◆ **PROBLEM STATEMENT**: Reproduce the listing below without any change.
- - - -
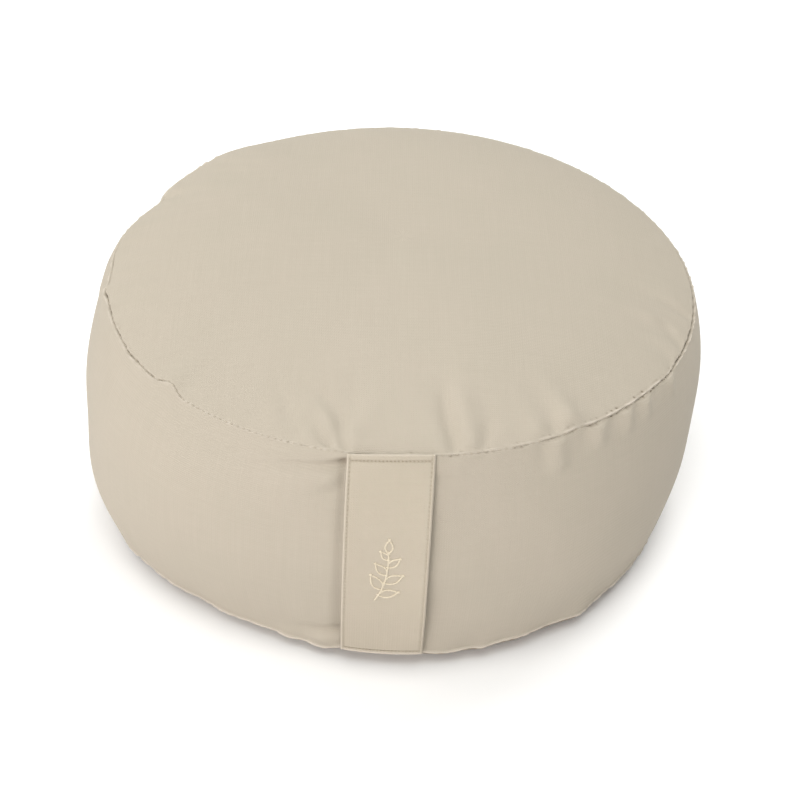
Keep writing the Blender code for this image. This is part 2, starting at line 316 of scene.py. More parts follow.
def mesh_of(name, build):
    """A mesh from a bmesh, with its faces turned outwards."""
    bmesh.ops.recalc_face_normals(build, faces=build.faces)
    mesh = bpy.data.meshes.new(name)
    build.to_mesh(mesh)
    build.free()
    return mesh


def closed_skin(name, rings, poles, flats=None):
    """A mesh through rings of points, from one pole to the other. A ring may have half as many
    points as the one before it, or twice as many. flats holds the rings' places on the flat
    cloth, for the weave, with one more column to close them."""
    build = bmesh.new()
    cloth = build.loops.layers.uv.new("cloth") if flats else None
    loops = [[build.verts.new(point) for point in points] for points in rings]

    def face(*corners, tip=()):
        made = build.faces.new([*tip, *(loops[r][c % len(loops[r])] for r, c in corners)])
        for corner, (r, c) in zip(made.loops, corners[: len(tip)] + corners if flats else ()):
            corner[cloth].uv = flats[r][c]

    for a in range(len(loops) - 1):
        b = a + 1
        few, many = (a, b) if len(loops[a]) < len(loops[b]) else (b, a)
        for i in range(len(loops[few])):
            if len(loops[a]) == len(loops[b]):
                face((a, i), (b, i), (b, i + 1), (a, i + 1))
                continue
            face((many, 2 * i), (many, 2 * i + 1), (few, i))
            face((many, 2 * i + 1), (few, i + 1), (few, i))
            face((many, 2 * i + 1), (many, 2 * i + 2), (few, i + 1))
    for pole, r in zip(poles, (0, len(loops) - 1)):
        tip = build.verts.new(pole)
        for i in range(len(loops[r])):
            face((r, i), (r, i + 1), tip=(tip,))
    return mesh_of(name, build)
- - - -
◆ **RESPONSE FOR THIS EXERCISE**:
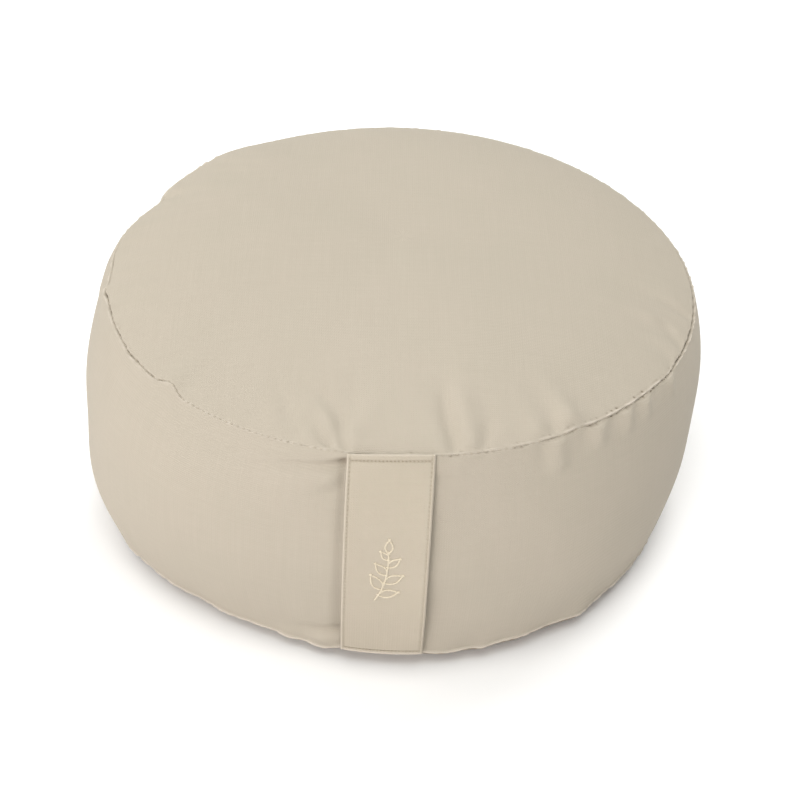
Keep writing the Blender code for this image. This is part 2, starting at line 316 of scene.py. More parts follow.
def mesh_of(name, build):
    """A mesh from a bmesh, with its faces turned outwards."""
    bmesh.ops.recalc_face_normals(build, faces=build.faces)
    mesh = bpy.data.meshes.new(name)
    build.to_mesh(mesh)
    build.free()
    return mesh


def closed_skin(name, rings, poles, flats=None):
    """A mesh through rings of points, from one pole to the other. A ring may have half as many
    points as the one before it, or twice as many. flats holds the rings' places on the flat
    cloth, for the weave, with one more column to close them."""
    build = bmesh.new()
    cloth = build.loops.layers.uv.new("cloth") if flats else None
    loops = [[build.verts.new(point) for point in points] for points in rings]

    def face(*corners, tip=()):
        made = build.faces.new([*tip, *(loops[r][c % len(loops[r])] for r, c in corners)])
        for corner, (r, c) in zip(made.loops, corners[: len(tip)] + corners if flats else ()):
            corner[cloth].uv = flats[r][c]

    for a in range(len(loops) - 1):
        b = a + 1
        few, many = (a, b) if len(loops[a]) < len(loops[b]) else (b, a)
        for i in range(len(loops[few])):
            if len(loops[a]) == len(loops[b]):
                face((a, i), (b, i), (b, i + 1), (a, i + 1))
                continue
            face((many, 2 * i), (many, 2 * i + 1), (few, i))
            face((many, 2 * i + 1), (few, i + 1), (few, i))
            face((many, 2 * i + 1), (many, 2 * i + 2), (few, i + 1))
    for pole, r in zip(poles, (0, len(loops) - 1)):
        tip = build.verts.new(pole)
        for i in range(len(loops[r])):
            face((r, i), (r, i + 1), tip=(tip,))
    return mesh_of(name, build)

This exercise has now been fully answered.